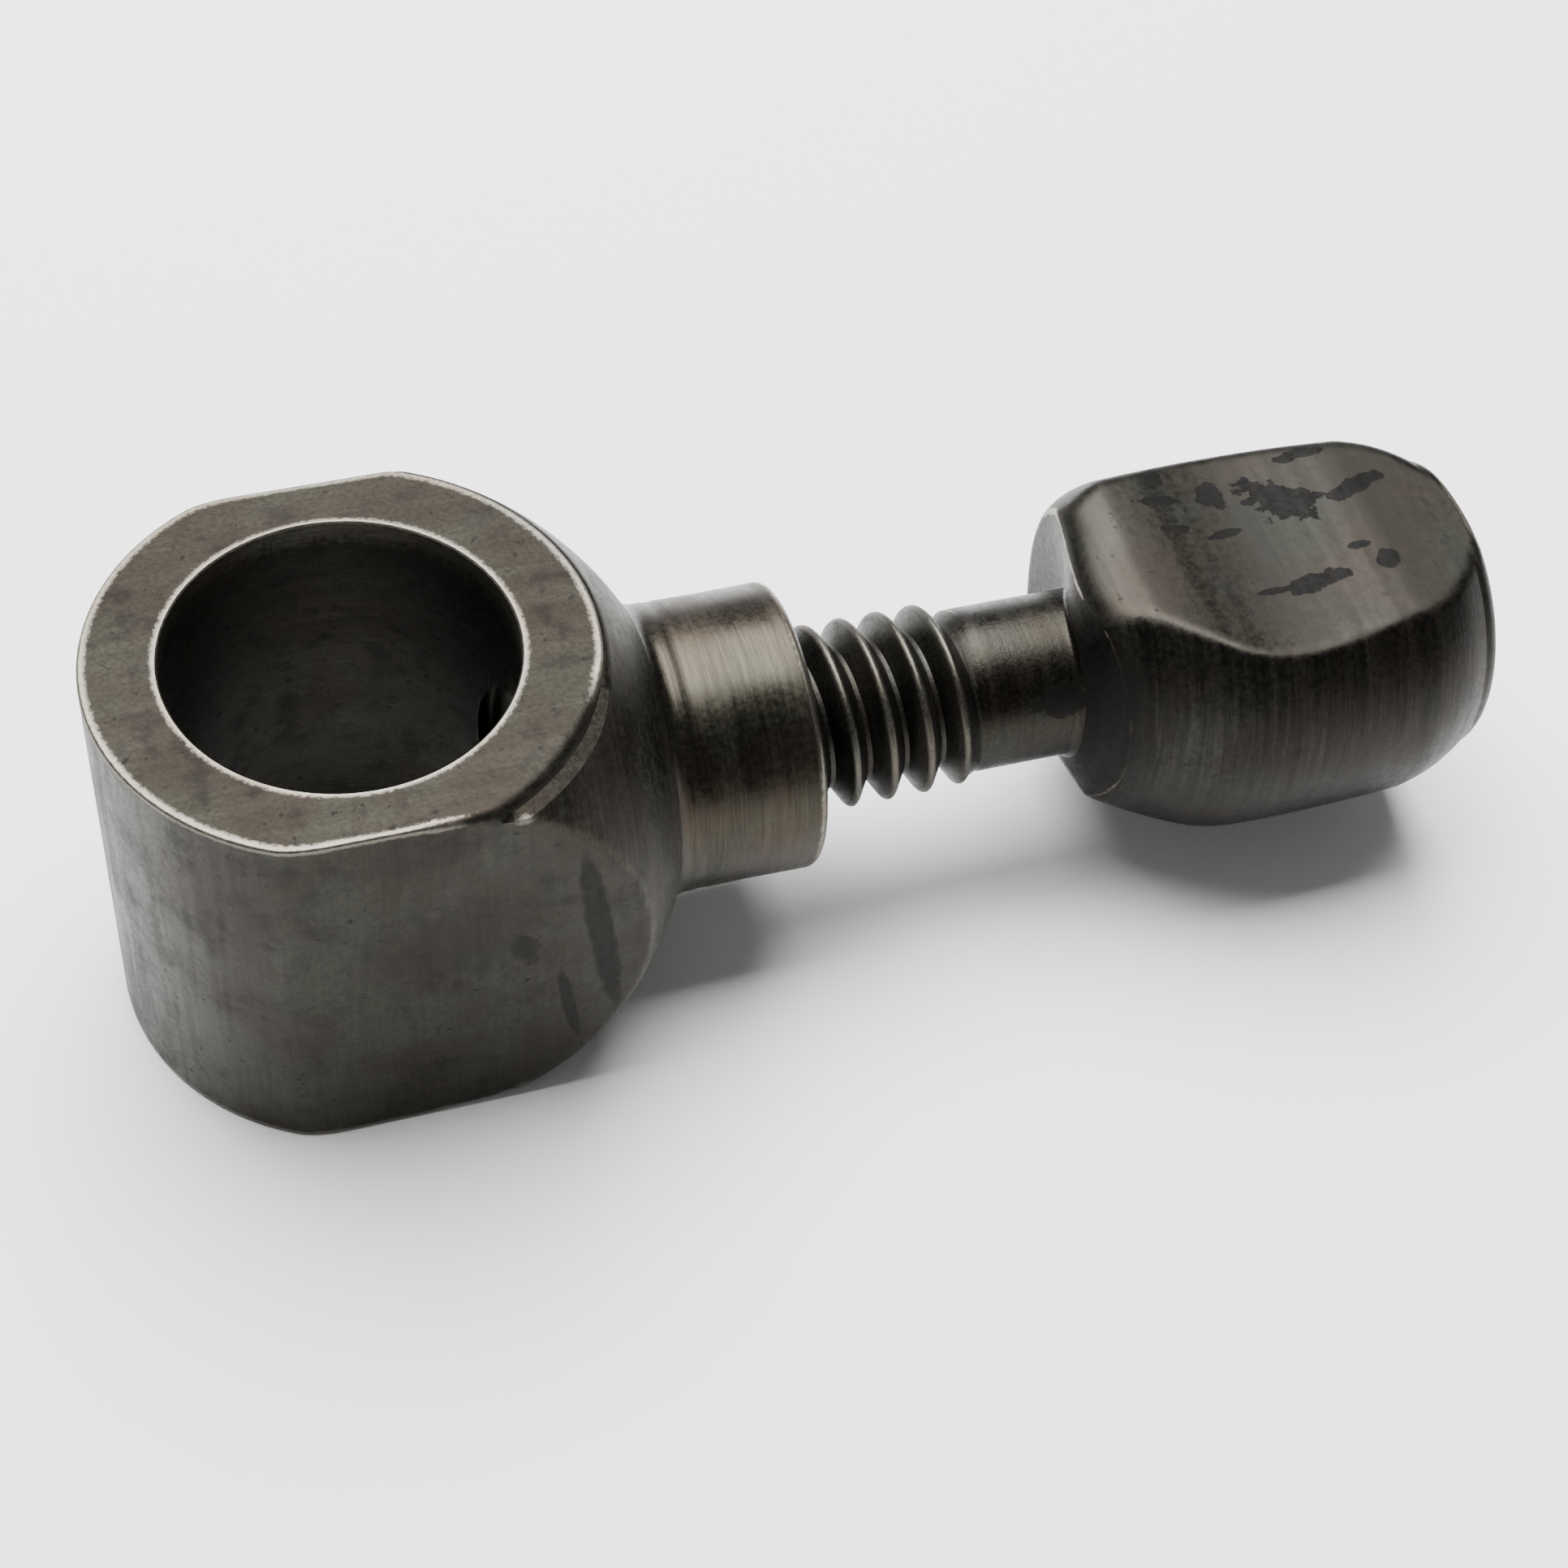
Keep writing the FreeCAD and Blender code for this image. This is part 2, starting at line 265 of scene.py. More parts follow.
@dataclass
class Thread:
    """A right-handed screw thread along the neck's axis. Sizes are in metres.

    The crest passes over the top (+Z) of the axis at crest_place and at every pitch from there.
    """

    pitch: float = 1.27 * MM
    crest_place: float = 18.26 * MM
    crest_radius: float = 3.1 * MM
    root_radius: float = 2.35 * MM
    crest_width: float = 0.2 * MM
    root_width: float = 0.16 * MM
    steps: int = 160

    def tooth(self) -> list[Point]:
        """Give one tooth's outline from root to root, as (place from the crest, radius)."""
        crest, root, half = self.crest_width / 2, self.root_width / 2, self.pitch / 2
        soft = 0.05 * MM
        return [
            (-half, self.root_radius),
            (-half + root, self.root_radius + 0.3 * soft),
            (-crest - 1.2 * soft, self.crest_radius - 2.2 * soft),
            (-crest, self.crest_radius - 0.8 * soft),
            (-crest / 3, self.crest_radius),
            (crest / 3, self.crest_radius),
            (crest, self.crest_radius - 0.8 * soft),
            (crest + 1.2 * soft, self.crest_radius - 2.2 * soft),
            (half - root, self.root_radius + 0.3 * soft),
        ]

    def cut(self, name: str, start: float, end: float,
            shape: Optional[Callable[[np.ndarray], np.ndarray]] = None) -> bpy.types.Object:
        """Make a threaded bar between two places.

        Args:
            name: the piece's name.
            start: its lower end along +X.
            end: its upper end.
            shape: an optional change to the wound corners, made before the ends are cut off flat.

        Returns:
            The closed bar.
        """
        first = math.floor((start - self.crest_place) / self.pitch) - 2
        last = math.ceil((end - self.crest_place) / self.pitch) + 1
        points = [(self.crest_place + turn * self.pitch + place, radius)
                  for turn in range(first, last + 1) for place, radius in self.tooth()]
        piece = wire(name, points)
        wind(piece, self.steps, self.pitch)
        close_ends(piece)
        if shape is not None:
            set_places(piece, shape(places_of(piece)))
        reach = 2 * self.crest_radius
        run = turned("run", [(start, 0.0), (start, reach), (end, reach), (end, 0.0)], 48)
        cut_or_join(piece, run, "INTERSECT")
        clean(piece)
        return piece


# ------------------------------------------------------------------- finishes


Socket = bpy.types.NodeSocket
Given = Union[Socket, float, tuple]
Colour = tuple[float, float, float]


class Marks(Enum):
    """The way that tool marks run, as how fast they change along X, Y and Z."""

    ROUND_NECK = (1.0, 0.035, 0.035)
    ROUND_BORE = (0.05, 0.05, 1.0)
    UPRIGHT = (1.0, 1.0, 0.06)
    LENGTHWISE = (0.06, 1.0, 1.0)
    CROSSWISE = (1.0, 0.06, 1.0)


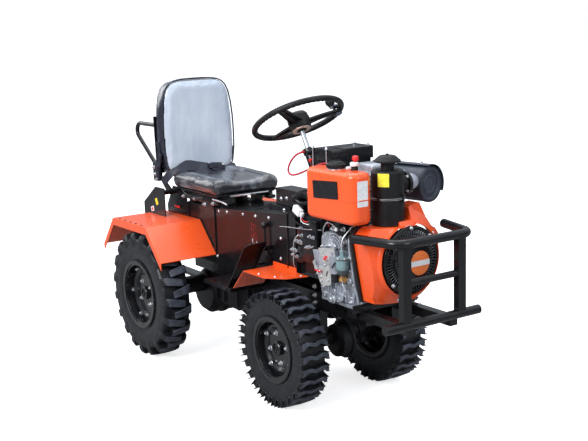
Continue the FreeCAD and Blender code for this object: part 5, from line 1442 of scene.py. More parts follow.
def governor():
    """Governor plates with their slot, lever, springs and screws."""
    mesh = bmesh.new()
    slab(mesh, [(-0.598, 0.724), (-0.700, 0.737), (-0.712, 0.730), (-0.716, 0.712), (-0.713, 0.652), (-0.676, 0.640),
                (-0.640, 0.650), (-0.629, 0.664), (-0.627, 0.684), (-0.613, 0.703)], -0.2035, 0.003)
    slab(mesh, [(-0.596, 0.650), (-0.680, 0.650), (-0.678, 0.584), (-0.662, 0.576), (-0.612, 0.572), (-0.601, 0.580),
                (-0.592, 0.598)], -0.2005, 0.003)
    block(mesh, (0.006, 0.112, 0.003), moved((-0.2015, -0.652, 0.7325)) @ Matrix.Rotation(-0.13, 4, "X"), 0.0006)
    piece("governor_plates", mesh, "pale_plate", smooth=False)
    # dull black sheet over the plate's slot: painted shade for the opening
    drawn("governor_slot", "dull_black", slab, [(-0.654, 0.638), (-0.661, 0.636), (-0.651, 0.614), (-0.644, 0.616)],
          -0.2033, 0.0009, smooth=False)
    mesh = bmesh.new()
    slab(mesh, [(-0.560, 0.662), (-0.570, 0.672), (-0.578, 0.668), (-0.582, 0.650), (-0.600, 0.640), (-0.618, 0.640),
                (-0.618, 0.630), (-0.596, 0.628), (-0.574, 0.640)], -0.2075, 0.003)
    slab(mesh, [(-0.634, 0.652), (-0.644, 0.658), (-0.676, 0.674), (-0.672, 0.682), (-0.638, 0.676), (-0.622, 0.680),
                (-0.620, 0.672)],
         -0.2075, 0.003)
    piece("governor_levers", mesh, "zinc", smooth=False)
    mesh = bmesh.new()
    for start, end, turns, radius in (((-0.2125, -0.586, 0.640), (-0.2125, -0.622, 0.628), 9, 0.0042),
                                      ((-0.2125, -0.590, 0.618), (-0.2125, -0.624, 0.640), 8, 0.0036)):
        start, end = Vector(start), Vector(end)
        way = (end - start).normalized()
        side = way.orthogonal().normalized()
        up = way.cross(side)
        path = [start.lerp(end, i / (turns * 10)) + side * radius * math.cos(i * math.pi / 5)
                + up * radius * math.sin(i * math.pi / 5)
                for i in range(turns * 10 + 1)]
        tube(mesh, [start - way * 0.012] + path + [end + way * 0.012], 0.0009, 6)
    piece("governor_springs", mesh, "zinc")
    drawn("governor_spring_sleeve", "signal_red", tube, [(-0.2125, -0.585, 0.633), (-0.2125, -0.622, 0.630)], 0.0055,
          12)
    places = [((-0.2065, y, z), -X) for y, z in ((-0.664, 0.690), (-0.640, 0.700), (-0.690, 0.668), (-0.646, 0.662))]
    places += [((-0.2035, y, z), -X) for y, z in ((-0.610, 0.606), (-0.664, 0.600), (-0.616, 0.588))]
    bolts("governor_screws", places, "zinc", across=0.009, height=0.005)
    nut = bmesh.new()
    hex_head(nut, Vector((-0.2065, -0.656, 0.692)), -X, across=0.014, height=0.009)
    piece("governor_stop", nut, "signal_red")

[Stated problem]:
Take the entries and copy them out exactly.

[Solution below]:
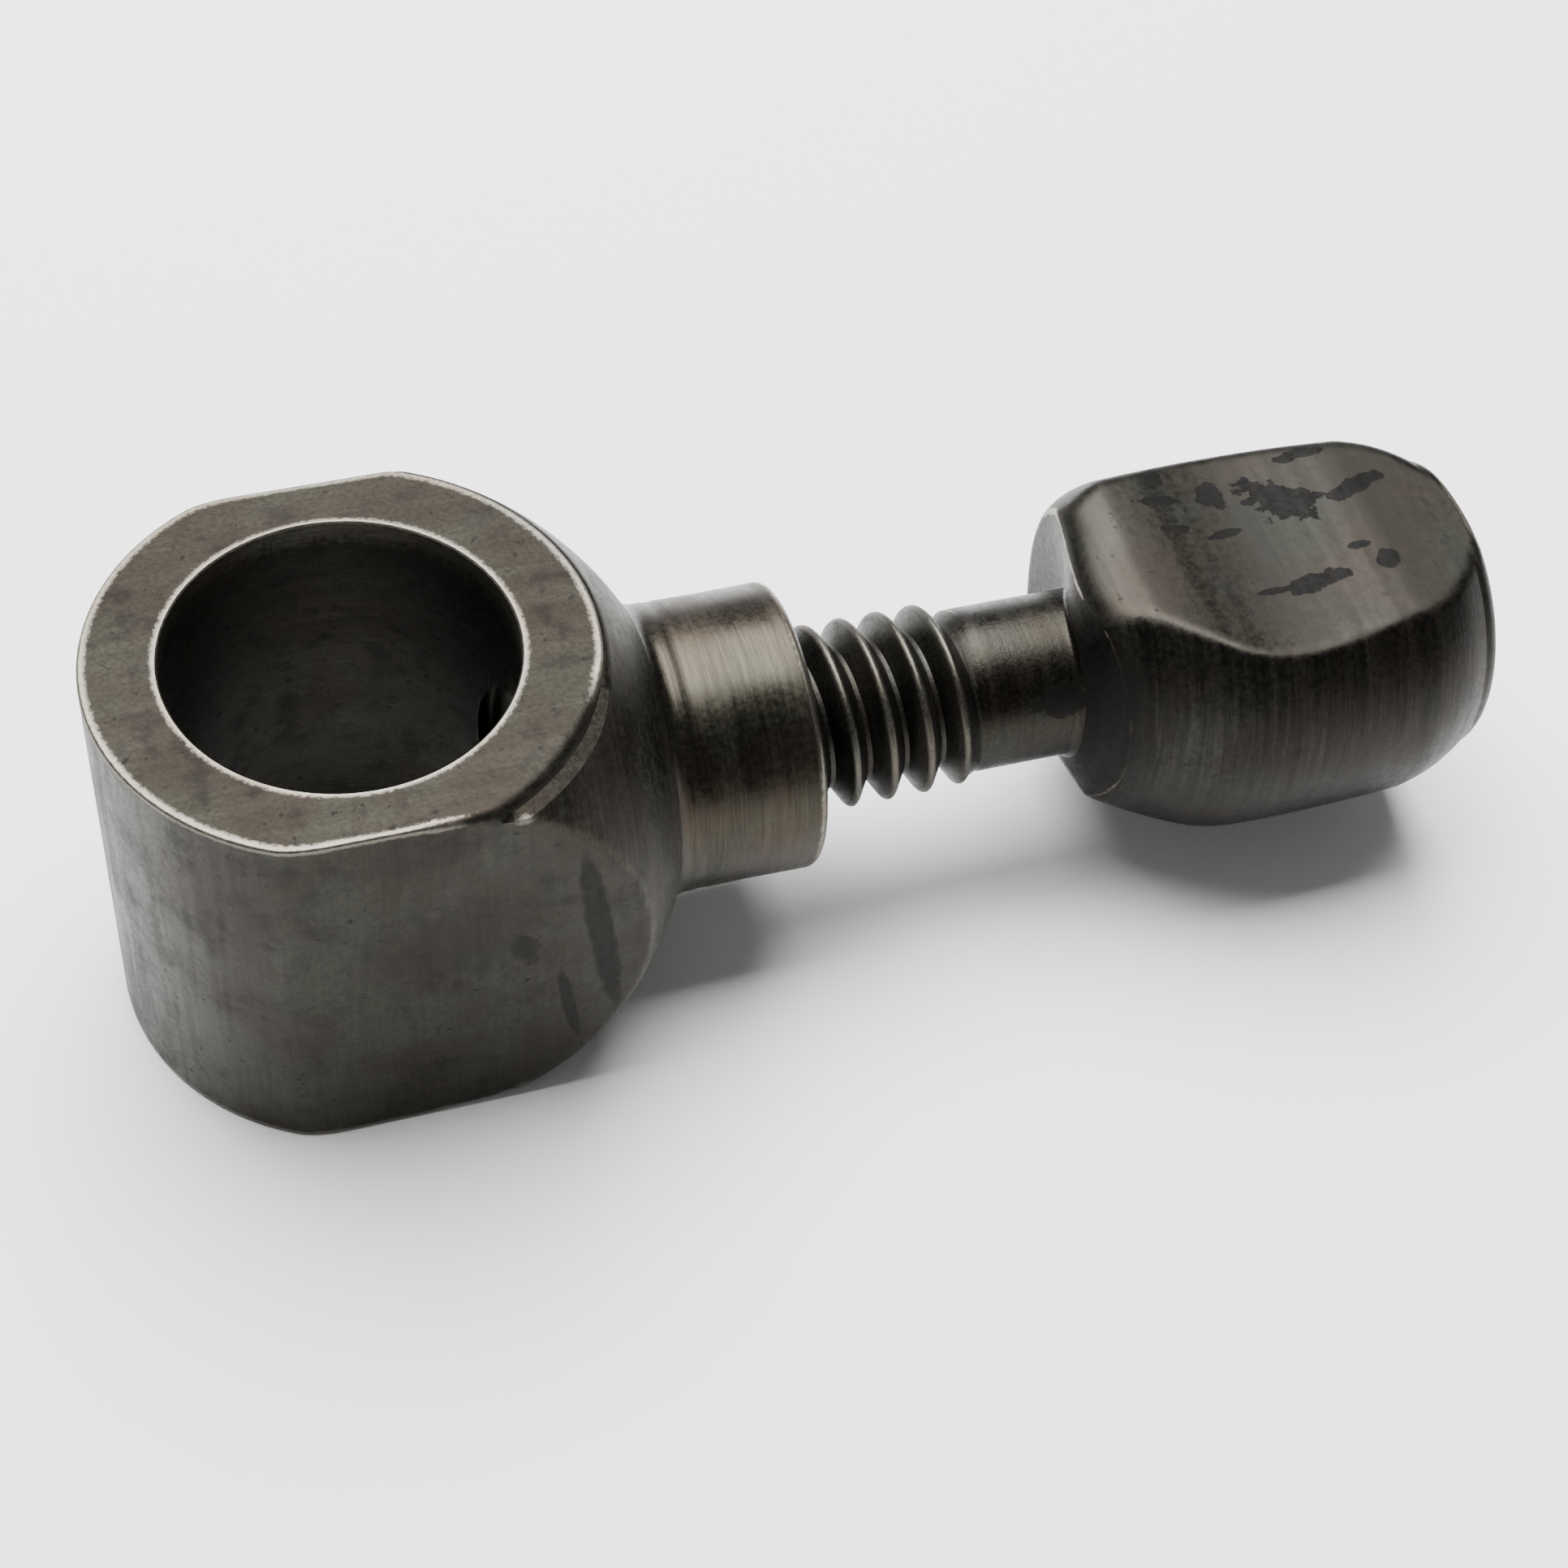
Keep writing the FreeCAD and Blender code for this image. This is part 2, starting at line 265 of scene.py. More parts follow.
@dataclass
class Thread:
    """A right-handed screw thread along the neck's axis. Sizes are in metres.

    The crest passes over the top (+Z) of the axis at crest_place and at every pitch from there.
    """

    pitch: float = 1.27 * MM
    crest_place: float = 18.26 * MM
    crest_radius: float = 3.1 * MM
    root_radius: float = 2.35 * MM
    crest_width: float = 0.2 * MM
    root_width: float = 0.16 * MM
    steps: int = 160

    def tooth(self) -> list[Point]:
        """Give one tooth's outline from root to root, as (place from the crest, radius)."""
        crest, root, half = self.crest_width / 2, self.root_width / 2, self.pitch / 2
        soft = 0.05 * MM
        return [
            (-half, self.root_radius),
            (-half + root, self.root_radius + 0.3 * soft),
            (-crest - 1.2 * soft, self.crest_radius - 2.2 * soft),
            (-crest, self.crest_radius - 0.8 * soft),
            (-crest / 3, self.crest_radius),
            (crest / 3, self.crest_radius),
            (crest, self.crest_radius - 0.8 * soft),
            (crest + 1.2 * soft, self.crest_radius - 2.2 * soft),
            (half - root, self.root_radius + 0.3 * soft),
        ]

    def cut(self, name: str, start: float, end: float,
            shape: Optional[Callable[[np.ndarray], np.ndarray]] = None) -> bpy.types.Object:
        """Make a threaded bar between two places.

        Args:
            name: the piece's name.
            start: its lower end along +X.
            end: its upper end.
            shape: an optional change to the wound corners, made before the ends are cut off flat.

        Returns:
            The closed bar.
        """
        first = math.floor((start - self.crest_place) / self.pitch) - 2
        last = math.ceil((end - self.crest_place) / self.pitch) + 1
        points = [(self.crest_place + turn * self.pitch + place, radius)
                  for turn in range(first, last + 1) for place, radius in self.tooth()]
        piece = wire(name, points)
        wind(piece, self.steps, self.pitch)
        close_ends(piece)
        if shape is not None:
            set_places(piece, shape(places_of(piece)))
        reach = 2 * self.crest_radius
        run = turned("run", [(start, 0.0), (start, reach), (end, reach), (end, 0.0)], 48)
        cut_or_join(piece, run, "INTERSECT")
        clean(piece)
        return piece


# ------------------------------------------------------------------- finishes


Socket = bpy.types.NodeSocket
Given = Union[Socket, float, tuple]
Colour = tuple[float, float, float]


class Marks(Enum):
    """The way that tool marks run, as how fast they change along X, Y and Z."""

    ROUND_NECK = (1.0, 0.035, 0.035)
    ROUND_BORE = (0.05, 0.05, 1.0)
    UPRIGHT = (1.0, 1.0, 0.06)
    LENGTHWISE = (0.06, 1.0, 1.0)
    CROSSWISE = (1.0, 0.06, 1.0)


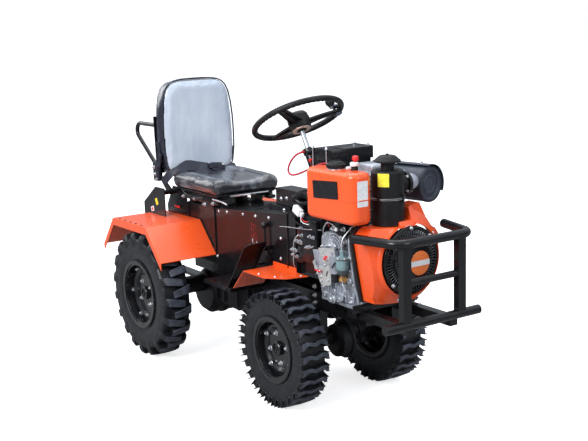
Continue the FreeCAD and Blender code for this object: part 5, from line 1442 of scene.py. More parts follow.
def governor():
    """Governor plates with their slot, lever, springs and screws."""
    mesh = bmesh.new()
    slab(mesh, [(-0.598, 0.724), (-0.700, 0.737), (-0.712, 0.730), (-0.716, 0.712), (-0.713, 0.652), (-0.676, 0.640),
                (-0.640, 0.650), (-0.629, 0.664), (-0.627, 0.684), (-0.613, 0.703)], -0.2035, 0.003)
    slab(mesh, [(-0.596, 0.650), (-0.680, 0.650), (-0.678, 0.584), (-0.662, 0.576), (-0.612, 0.572), (-0.601, 0.580),
                (-0.592, 0.598)], -0.2005, 0.003)
    block(mesh, (0.006, 0.112, 0.003), moved((-0.2015, -0.652, 0.7325)) @ Matrix.Rotation(-0.13, 4, "X"), 0.0006)
    piece("governor_plates", mesh, "pale_plate", smooth=False)
    # dull black sheet over the plate's slot: painted shade for the opening
    drawn("governor_slot", "dull_black", slab, [(-0.654, 0.638), (-0.661, 0.636), (-0.651, 0.614), (-0.644, 0.616)],
          -0.2033, 0.0009, smooth=False)
    mesh = bmesh.new()
    slab(mesh, [(-0.560, 0.662), (-0.570, 0.672), (-0.578, 0.668), (-0.582, 0.650), (-0.600, 0.640), (-0.618, 0.640),
                (-0.618, 0.630), (-0.596, 0.628), (-0.574, 0.640)], -0.2075, 0.003)
    slab(mesh, [(-0.634, 0.652), (-0.644, 0.658), (-0.676, 0.674), (-0.672, 0.682), (-0.638, 0.676), (-0.622, 0.680),
                (-0.620, 0.672)],
         -0.2075, 0.003)
    piece("governor_levers", mesh, "zinc", smooth=False)
    mesh = bmesh.new()
    for start, end, turns, radius in (((-0.2125, -0.586, 0.640), (-0.2125, -0.622, 0.628), 9, 0.0042),
                                      ((-0.2125, -0.590, 0.618), (-0.2125, -0.624, 0.640), 8, 0.0036)):
        start, end = Vector(start), Vector(end)
        way = (end - start).normalized()
        side = way.orthogonal().normalized()
        up = way.cross(side)
        path = [start.lerp(end, i / (turns * 10)) + side * radius * math.cos(i * math.pi / 5)
                + up * radius * math.sin(i * math.pi / 5)
                for i in range(turns * 10 + 1)]
        tube(mesh, [start - way * 0.012] + path + [end + way * 0.012], 0.0009, 6)
    piece("governor_springs", mesh, "zinc")
    drawn("governor_spring_sleeve", "signal_red", tube, [(-0.2125, -0.585, 0.633), (-0.2125, -0.622, 0.630)], 0.0055,
          12)
    places = [((-0.2065, y, z), -X) for y, z in ((-0.664, 0.690), (-0.640, 0.700), (-0.690, 0.668), (-0.646, 0.662))]
    places += [((-0.2035, y, z), -X) for y, z in ((-0.610, 0.606), (-0.664, 0.600), (-0.616, 0.588))]
    bolts("governor_screws", places, "zinc", across=0.009, height=0.005)
    nut = bmesh.new()
    hex_head(nut, Vector((-0.2065, -0.656, 0.692)), -X, across=0.014, height=0.009)
    piece("governor_stop", nut, "signal_red")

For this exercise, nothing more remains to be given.